### EXERCISE INPUTS

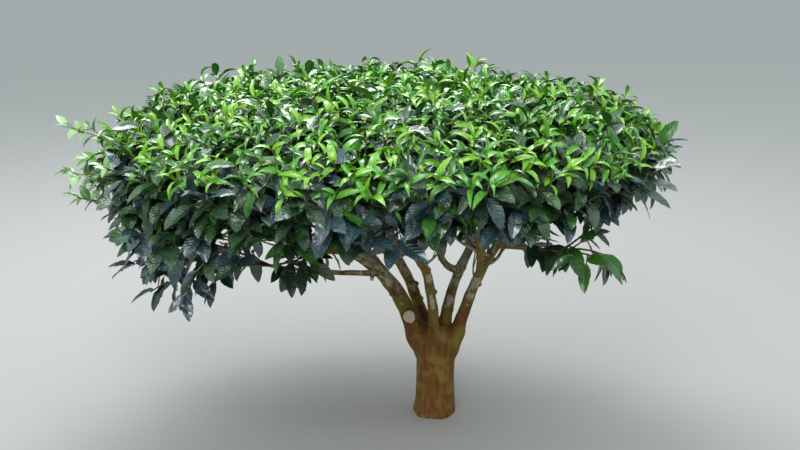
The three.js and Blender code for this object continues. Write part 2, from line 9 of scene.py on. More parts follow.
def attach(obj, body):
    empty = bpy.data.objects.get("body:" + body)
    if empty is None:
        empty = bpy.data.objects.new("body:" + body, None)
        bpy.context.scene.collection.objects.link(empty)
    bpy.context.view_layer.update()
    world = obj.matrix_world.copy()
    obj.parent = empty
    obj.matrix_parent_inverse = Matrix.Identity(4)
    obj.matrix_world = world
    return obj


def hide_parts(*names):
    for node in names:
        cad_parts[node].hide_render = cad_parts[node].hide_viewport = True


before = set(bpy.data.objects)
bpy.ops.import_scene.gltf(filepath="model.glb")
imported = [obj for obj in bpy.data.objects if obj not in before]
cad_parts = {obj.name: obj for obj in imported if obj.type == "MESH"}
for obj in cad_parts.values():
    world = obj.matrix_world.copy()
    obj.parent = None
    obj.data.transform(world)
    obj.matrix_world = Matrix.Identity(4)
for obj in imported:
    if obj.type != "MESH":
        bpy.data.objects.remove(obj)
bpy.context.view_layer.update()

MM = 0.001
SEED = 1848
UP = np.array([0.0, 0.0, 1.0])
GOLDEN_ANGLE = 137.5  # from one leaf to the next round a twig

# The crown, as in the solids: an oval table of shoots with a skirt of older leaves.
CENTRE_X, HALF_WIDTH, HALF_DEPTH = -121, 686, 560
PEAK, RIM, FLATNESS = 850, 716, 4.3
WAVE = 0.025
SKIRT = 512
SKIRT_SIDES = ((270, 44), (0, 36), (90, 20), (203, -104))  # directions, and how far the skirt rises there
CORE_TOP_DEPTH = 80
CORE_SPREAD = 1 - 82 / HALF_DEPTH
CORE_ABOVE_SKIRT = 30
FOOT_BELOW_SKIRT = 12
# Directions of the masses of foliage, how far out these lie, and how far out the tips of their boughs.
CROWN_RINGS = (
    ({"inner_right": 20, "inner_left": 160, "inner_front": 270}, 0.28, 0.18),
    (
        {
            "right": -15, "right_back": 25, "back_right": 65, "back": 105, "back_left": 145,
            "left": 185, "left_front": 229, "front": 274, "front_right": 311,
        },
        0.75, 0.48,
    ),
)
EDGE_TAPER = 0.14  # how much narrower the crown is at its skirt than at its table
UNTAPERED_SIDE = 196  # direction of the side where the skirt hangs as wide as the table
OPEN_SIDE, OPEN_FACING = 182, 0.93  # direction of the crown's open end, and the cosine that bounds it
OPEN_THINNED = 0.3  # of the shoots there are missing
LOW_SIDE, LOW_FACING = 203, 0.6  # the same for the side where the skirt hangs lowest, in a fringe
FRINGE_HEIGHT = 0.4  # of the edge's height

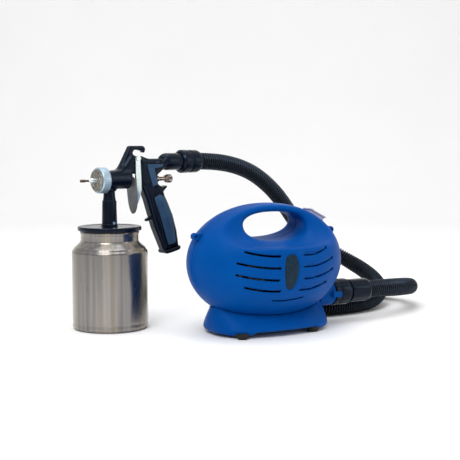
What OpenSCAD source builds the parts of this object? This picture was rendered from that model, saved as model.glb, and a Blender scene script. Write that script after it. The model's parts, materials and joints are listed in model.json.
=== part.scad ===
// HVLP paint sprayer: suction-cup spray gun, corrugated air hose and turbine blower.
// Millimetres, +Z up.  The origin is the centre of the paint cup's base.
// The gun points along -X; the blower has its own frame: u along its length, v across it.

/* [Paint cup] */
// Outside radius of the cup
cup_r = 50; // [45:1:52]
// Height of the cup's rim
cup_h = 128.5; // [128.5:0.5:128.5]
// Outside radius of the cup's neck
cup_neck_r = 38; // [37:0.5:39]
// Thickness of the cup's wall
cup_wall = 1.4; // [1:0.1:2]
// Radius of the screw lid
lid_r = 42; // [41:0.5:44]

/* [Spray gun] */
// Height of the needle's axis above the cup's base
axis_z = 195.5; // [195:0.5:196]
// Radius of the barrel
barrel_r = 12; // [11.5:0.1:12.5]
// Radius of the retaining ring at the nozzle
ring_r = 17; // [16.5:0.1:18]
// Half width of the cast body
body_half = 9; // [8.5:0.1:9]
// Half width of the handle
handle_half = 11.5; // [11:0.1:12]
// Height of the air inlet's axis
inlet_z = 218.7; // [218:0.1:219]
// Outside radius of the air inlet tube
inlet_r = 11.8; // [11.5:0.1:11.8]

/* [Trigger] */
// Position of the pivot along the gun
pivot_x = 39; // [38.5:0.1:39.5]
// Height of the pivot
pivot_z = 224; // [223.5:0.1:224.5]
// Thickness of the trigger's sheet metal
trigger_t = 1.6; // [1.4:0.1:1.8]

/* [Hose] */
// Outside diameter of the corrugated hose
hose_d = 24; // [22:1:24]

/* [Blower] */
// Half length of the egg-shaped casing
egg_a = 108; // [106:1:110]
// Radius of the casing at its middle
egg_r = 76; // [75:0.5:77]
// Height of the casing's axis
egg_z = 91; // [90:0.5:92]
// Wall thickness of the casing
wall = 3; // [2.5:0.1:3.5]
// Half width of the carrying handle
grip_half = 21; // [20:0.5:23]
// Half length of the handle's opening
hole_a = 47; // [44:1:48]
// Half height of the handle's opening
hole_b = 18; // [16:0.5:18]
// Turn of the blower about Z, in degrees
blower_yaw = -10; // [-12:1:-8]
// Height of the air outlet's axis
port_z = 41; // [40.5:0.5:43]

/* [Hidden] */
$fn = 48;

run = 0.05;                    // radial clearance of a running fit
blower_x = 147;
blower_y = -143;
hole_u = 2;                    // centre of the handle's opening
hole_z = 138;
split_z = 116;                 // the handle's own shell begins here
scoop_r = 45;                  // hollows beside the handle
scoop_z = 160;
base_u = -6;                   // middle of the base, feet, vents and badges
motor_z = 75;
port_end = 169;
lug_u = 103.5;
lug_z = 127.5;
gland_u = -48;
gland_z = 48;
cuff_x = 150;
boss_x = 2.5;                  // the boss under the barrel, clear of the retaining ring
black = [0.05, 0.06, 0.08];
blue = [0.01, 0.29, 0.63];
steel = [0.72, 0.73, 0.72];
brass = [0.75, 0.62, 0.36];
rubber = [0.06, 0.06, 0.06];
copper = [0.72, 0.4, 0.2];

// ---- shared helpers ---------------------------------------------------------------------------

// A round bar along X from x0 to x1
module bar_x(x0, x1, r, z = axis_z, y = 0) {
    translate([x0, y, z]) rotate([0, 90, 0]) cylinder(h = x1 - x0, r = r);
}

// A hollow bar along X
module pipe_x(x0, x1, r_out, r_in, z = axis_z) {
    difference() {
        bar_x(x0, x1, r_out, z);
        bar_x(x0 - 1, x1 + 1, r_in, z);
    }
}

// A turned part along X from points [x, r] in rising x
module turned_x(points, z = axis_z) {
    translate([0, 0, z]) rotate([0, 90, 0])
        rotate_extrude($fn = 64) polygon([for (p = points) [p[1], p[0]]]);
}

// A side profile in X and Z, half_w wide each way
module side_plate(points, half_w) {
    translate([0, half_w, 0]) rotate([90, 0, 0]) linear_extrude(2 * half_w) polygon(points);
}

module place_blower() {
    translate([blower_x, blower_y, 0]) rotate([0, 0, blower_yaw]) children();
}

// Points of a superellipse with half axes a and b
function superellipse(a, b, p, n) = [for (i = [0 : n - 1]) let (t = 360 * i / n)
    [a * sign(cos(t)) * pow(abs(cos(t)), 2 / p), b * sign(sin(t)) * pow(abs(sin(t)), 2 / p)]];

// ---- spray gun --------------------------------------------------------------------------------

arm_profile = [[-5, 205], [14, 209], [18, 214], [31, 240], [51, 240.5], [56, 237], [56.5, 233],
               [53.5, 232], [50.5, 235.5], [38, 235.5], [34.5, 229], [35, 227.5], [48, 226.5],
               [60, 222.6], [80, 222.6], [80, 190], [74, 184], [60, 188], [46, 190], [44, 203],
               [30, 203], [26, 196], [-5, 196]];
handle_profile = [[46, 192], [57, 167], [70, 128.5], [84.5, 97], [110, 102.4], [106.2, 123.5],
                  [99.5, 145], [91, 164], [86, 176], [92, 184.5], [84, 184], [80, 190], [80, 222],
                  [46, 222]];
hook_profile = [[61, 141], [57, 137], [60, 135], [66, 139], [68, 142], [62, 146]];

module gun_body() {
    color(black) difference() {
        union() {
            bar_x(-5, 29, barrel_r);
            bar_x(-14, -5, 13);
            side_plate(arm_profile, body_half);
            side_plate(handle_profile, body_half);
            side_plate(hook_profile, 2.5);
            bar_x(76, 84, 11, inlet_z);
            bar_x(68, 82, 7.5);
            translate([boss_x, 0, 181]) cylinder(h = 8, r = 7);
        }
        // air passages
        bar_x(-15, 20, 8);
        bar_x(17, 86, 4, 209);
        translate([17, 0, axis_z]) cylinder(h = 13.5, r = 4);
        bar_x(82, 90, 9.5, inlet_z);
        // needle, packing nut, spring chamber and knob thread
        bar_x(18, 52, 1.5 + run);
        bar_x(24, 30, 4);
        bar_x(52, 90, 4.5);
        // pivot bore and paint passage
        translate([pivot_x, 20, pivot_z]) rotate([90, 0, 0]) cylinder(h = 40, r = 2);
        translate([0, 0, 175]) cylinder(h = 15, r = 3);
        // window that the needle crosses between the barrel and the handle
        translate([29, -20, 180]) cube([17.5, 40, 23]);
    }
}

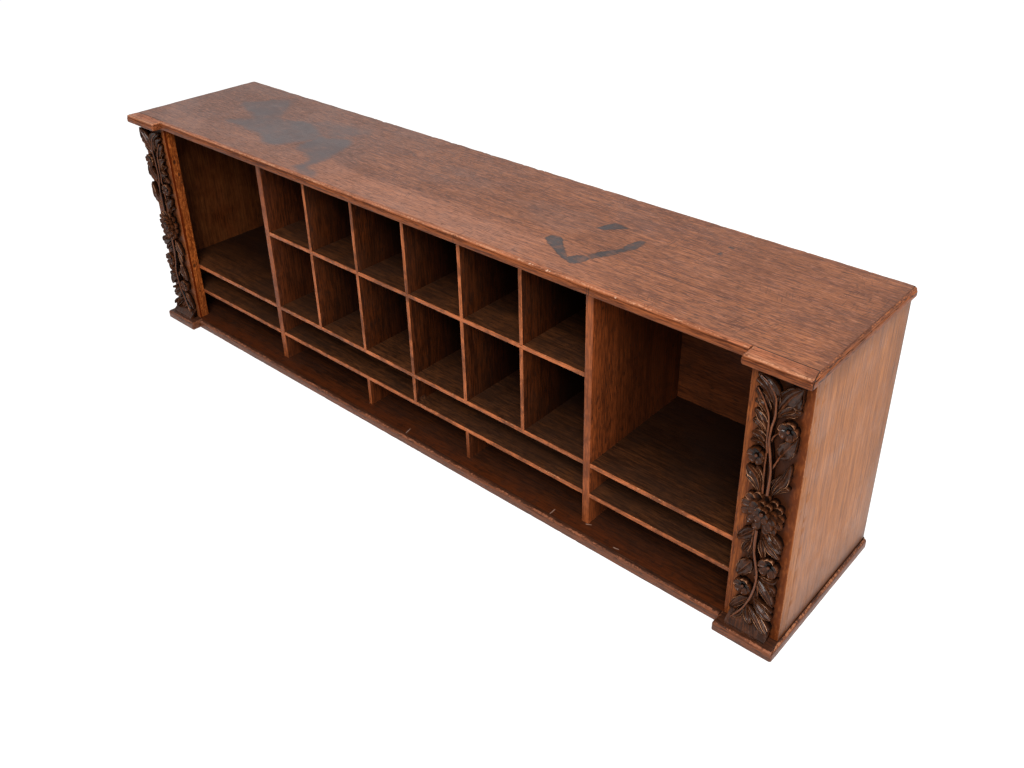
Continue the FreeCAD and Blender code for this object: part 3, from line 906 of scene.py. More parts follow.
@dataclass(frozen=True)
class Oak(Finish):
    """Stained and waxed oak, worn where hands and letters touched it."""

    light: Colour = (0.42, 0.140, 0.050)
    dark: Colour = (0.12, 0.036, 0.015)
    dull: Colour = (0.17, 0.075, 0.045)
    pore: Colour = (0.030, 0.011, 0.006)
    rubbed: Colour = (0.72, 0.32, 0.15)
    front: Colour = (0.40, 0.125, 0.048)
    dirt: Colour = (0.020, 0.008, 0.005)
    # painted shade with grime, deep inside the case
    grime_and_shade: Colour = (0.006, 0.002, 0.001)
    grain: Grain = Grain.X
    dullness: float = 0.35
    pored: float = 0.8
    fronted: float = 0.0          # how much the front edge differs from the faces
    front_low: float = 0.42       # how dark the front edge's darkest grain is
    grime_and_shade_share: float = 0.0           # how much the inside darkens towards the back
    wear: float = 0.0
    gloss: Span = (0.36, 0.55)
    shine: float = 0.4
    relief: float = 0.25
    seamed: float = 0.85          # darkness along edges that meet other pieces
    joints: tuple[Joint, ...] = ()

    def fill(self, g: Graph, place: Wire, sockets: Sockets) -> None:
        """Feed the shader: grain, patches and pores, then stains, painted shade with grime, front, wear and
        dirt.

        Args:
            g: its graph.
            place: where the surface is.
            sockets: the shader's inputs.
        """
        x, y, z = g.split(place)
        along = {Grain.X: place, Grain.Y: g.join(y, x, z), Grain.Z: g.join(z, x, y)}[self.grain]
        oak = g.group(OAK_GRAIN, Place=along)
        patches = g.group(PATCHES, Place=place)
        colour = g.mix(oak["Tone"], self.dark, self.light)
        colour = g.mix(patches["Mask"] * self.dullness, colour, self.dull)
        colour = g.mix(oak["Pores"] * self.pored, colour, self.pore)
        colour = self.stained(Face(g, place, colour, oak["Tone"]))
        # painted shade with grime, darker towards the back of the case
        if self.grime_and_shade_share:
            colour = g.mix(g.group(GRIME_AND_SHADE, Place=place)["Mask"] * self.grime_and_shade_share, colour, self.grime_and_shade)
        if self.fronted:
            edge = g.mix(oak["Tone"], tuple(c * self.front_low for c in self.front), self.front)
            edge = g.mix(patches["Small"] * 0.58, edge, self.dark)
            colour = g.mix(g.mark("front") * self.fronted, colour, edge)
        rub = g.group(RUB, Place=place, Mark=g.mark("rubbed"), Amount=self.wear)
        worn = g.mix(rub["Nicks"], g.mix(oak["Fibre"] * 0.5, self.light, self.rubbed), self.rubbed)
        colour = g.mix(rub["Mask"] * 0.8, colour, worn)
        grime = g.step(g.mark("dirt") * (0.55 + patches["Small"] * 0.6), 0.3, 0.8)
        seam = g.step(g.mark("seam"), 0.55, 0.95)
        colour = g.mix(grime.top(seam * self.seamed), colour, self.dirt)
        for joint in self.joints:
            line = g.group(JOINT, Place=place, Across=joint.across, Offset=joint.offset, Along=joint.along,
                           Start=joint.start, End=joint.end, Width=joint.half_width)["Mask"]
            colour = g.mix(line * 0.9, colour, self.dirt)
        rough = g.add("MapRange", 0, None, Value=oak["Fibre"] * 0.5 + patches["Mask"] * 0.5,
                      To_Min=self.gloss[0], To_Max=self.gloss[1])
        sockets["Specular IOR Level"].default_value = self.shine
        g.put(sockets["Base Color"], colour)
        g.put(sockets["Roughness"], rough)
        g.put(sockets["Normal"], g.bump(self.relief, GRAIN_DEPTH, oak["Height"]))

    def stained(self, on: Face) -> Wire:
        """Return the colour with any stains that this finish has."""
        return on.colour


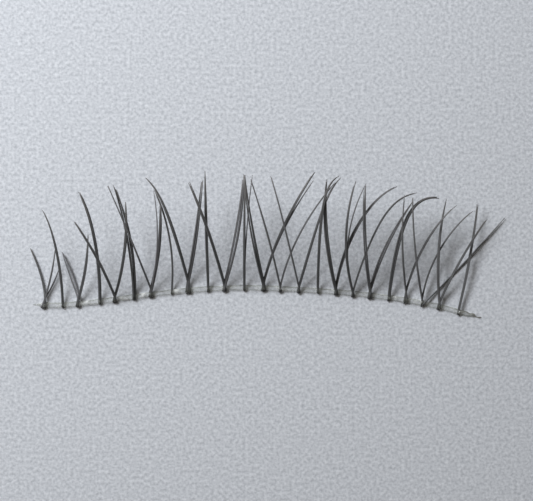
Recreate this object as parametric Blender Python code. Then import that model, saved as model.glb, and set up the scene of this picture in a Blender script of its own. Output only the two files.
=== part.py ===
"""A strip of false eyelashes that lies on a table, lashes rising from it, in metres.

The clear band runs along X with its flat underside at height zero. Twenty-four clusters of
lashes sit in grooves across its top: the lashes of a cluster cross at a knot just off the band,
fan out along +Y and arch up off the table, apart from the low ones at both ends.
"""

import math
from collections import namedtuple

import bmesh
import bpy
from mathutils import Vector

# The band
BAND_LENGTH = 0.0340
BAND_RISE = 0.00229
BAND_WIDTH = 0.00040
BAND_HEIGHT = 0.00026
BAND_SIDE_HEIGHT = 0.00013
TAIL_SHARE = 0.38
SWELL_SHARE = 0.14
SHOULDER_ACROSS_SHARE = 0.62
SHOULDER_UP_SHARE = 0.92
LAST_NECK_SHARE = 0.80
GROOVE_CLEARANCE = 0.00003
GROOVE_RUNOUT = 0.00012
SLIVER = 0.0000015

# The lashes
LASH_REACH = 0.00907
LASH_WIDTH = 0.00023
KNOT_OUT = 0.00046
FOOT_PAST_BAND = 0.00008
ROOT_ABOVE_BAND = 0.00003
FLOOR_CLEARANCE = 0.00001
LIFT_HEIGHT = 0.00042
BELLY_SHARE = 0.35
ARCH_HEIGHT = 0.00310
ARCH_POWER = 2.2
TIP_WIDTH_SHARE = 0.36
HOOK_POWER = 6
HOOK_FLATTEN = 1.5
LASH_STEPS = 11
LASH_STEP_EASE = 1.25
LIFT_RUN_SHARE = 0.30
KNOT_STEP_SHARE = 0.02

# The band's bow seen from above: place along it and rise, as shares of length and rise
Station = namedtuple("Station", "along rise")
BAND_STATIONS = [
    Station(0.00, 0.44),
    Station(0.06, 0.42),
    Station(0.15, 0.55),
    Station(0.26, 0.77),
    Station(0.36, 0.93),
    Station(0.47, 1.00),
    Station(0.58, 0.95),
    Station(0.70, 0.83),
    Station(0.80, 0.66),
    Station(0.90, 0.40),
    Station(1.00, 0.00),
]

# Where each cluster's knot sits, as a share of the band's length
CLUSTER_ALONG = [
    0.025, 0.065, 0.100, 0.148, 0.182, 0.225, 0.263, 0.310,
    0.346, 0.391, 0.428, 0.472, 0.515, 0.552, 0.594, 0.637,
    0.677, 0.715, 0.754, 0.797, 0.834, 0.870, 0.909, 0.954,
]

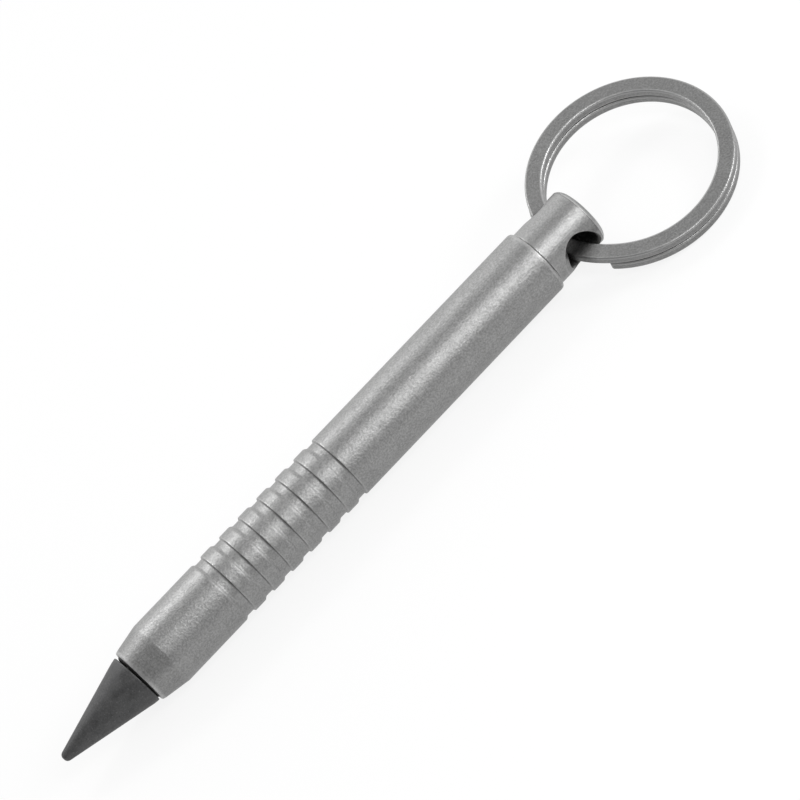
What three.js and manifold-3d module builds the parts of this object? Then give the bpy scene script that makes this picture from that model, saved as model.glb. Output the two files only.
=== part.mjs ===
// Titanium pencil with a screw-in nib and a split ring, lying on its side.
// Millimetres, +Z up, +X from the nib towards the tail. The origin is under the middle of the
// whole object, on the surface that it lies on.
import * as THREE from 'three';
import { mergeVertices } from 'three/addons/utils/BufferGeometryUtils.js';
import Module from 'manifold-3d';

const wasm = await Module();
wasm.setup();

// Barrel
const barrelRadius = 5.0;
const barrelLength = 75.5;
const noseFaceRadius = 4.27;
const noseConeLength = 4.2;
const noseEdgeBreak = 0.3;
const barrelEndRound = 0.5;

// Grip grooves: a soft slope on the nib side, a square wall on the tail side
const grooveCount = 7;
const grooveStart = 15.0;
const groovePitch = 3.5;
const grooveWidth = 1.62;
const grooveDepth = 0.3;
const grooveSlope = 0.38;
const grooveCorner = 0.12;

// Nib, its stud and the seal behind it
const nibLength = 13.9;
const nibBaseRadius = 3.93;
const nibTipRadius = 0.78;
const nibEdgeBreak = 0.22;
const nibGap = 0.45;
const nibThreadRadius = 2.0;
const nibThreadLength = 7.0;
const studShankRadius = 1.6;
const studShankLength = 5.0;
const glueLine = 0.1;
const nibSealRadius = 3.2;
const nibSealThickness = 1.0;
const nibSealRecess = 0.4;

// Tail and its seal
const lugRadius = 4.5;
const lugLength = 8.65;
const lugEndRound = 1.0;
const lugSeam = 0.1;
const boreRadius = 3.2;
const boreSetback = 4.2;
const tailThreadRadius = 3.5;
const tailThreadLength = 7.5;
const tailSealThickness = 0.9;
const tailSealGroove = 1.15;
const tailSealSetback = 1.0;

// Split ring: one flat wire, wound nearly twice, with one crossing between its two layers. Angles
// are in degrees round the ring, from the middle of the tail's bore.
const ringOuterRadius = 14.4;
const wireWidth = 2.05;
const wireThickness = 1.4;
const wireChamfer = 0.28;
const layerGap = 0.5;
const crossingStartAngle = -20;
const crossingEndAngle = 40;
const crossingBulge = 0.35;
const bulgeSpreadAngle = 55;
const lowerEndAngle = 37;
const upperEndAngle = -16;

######

## PROMPT
From the records above, extract exactly and only the lines that begin at the line with "if empty is" and stop after the line with "GOLDEN_ANGLE = 137.5".

## RESPONSE TO THIS EXERCISE
    if empty is None:
        empty = bpy.data.objects.new("body:" + body, None)
        bpy.context.scene.collection.objects.link(empty)
    bpy.context.view_layer.update()
    world = obj.matrix_world.copy()
    obj.parent = empty
    obj.matrix_parent_inverse = Matrix.Identity(4)
    obj.matrix_world = world
    return obj


def hide_parts(*names):
    for node in names:
        cad_parts[node].hide_render = cad_parts[node].hide_viewport = True


before = set(bpy.data.objects)
bpy.ops.import_scene.gltf(filepath="model.glb")
imported = [obj for obj in bpy.data.objects if obj not in before]
cad_parts = {obj.name: obj for obj in imported if obj.type == "MESH"}
for obj in cad_parts.values():
    world = obj.matrix_world.copy()
    obj.parent = None
    obj.data.transform(world)
    obj.matrix_world = Matrix.Identity(4)
for obj in imported:
    if obj.type != "MESH":
        bpy.data.objects.remove(obj)
bpy.context.view_layer.update()

MM = 0.001
SEED = 1848
UP = np.array([0.0, 0.0, 1.0])
GOLDEN_ANGLE = 137.5  # from one leaf to the next round a twig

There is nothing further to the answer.